Editorial - Current Trends in Cardiology (2021) Volume 5, Issue 2
Impact of congenital heart defect
Department of Cardiac, University of UKSH-Campus, Luebeck, Germany
- Corresponding Author:
- Masamo Imezio
Department of Cardiac
University of UKSH-Campus
E-mail: [email protected]
Accepted date: March 01, 2021
Citation: Imezio M. Impact of congenital heart defect. Curr Trend Cardiol. 2021;5(2):36
A Congenital Heart Defect (CHD), also known as a congenital heart anomaly and congenital heart disease, is a defect in the structure of the heart or great vessels that is present at birth. Signs and symptoms depend on the specific type of defect. Symptoms can vary from none to life-threatening. When present, symptoms may include rapid breathing, bluish skin (cyanosis), poor weight gain, and feeling tired. CHD does not cause chest pain. Most congenital heart defects are not associated with other diseases. A complication of CHD is heart failure.
The cause of a congenital heart defect is often unknown. Risk factors include certain infections during pregnancy such as rubella, use of certain medications or drugs such as alcohol or tobacco, parents being closely related, or poor nutritional status or obesity in the mother. Having a parent with a congenital heart defect is also a risk factor. A number of genetic conditions are associated with heart defects, including Down syndrome, Turner syndrome, and Marfan syndrome. Congenital heart defects are divided into two main groups: cyanotic heart defects and non-cyanotic heart defects, depending on whether the child has the potential to turn bluish in color. The defects may involve the interior walls of the heart, the heart valves, or the large blood vessels that lead to and from the heart.
Congenital heart defects are partly preventable through rubella vaccination, the adding of iodine to salt, and the adding of folic acid to certain food products. Some defects do not need treatment. Others may be effectively treated with catheter based procedures or heart surgery. Occasionally a number of operations may be needed, or a heart transplant may be required. With appropriate treatment, outcomes are generally good, even with complex problems.
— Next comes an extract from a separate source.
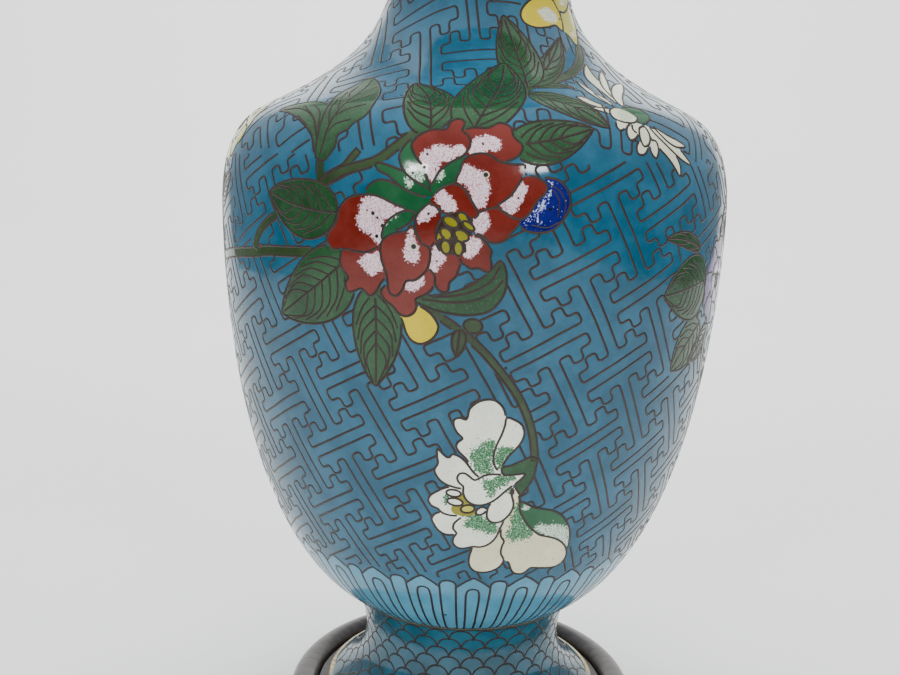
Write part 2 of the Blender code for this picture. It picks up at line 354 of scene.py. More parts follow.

Congenital heart defects are the most common birth defect. In 2015, they were present in 48.9 million people globally. They affect between 4 and 75 per 1,000 live births, depending upon how they are diagnosed. In about 6 to 19 per 1,000 they cause a moderate to severe degree of problems. Congenital heart defects are the leading cause of birth defect-related deaths: in 2015, they resulted in 303,300 deaths, down from 366,000 deaths in 1990.
Signs and symptoms are related to type and severity of the heart defect. Symptoms frequently present early in life, but it is possible for some CHDs to go undetected throughout life. Some children have no signs while others may exhibit shortness of breath, cyanosis, fainting, heart murmur, under-development of limbs and muscles, poor feeding or growth, or respiratory infections. Congenital heart defects cause abnormal heart structure resulting in production of certain sounds called heart murmur. These can sometimes be detected by auscultation; however, not all heart murmurs are caused by congenital heart defects.
The cause of congenital heart disease may be genetic, environmental, or a combination of both.
Many congenital heart defects can be diagnosed prenatally by fetal echocardiography. This is a test which can be done during the second trimester of pregnancy, when the woman is about 18-24 weeks pregnant. It can be an abdominal ultrasound or transvaginal ultrasound.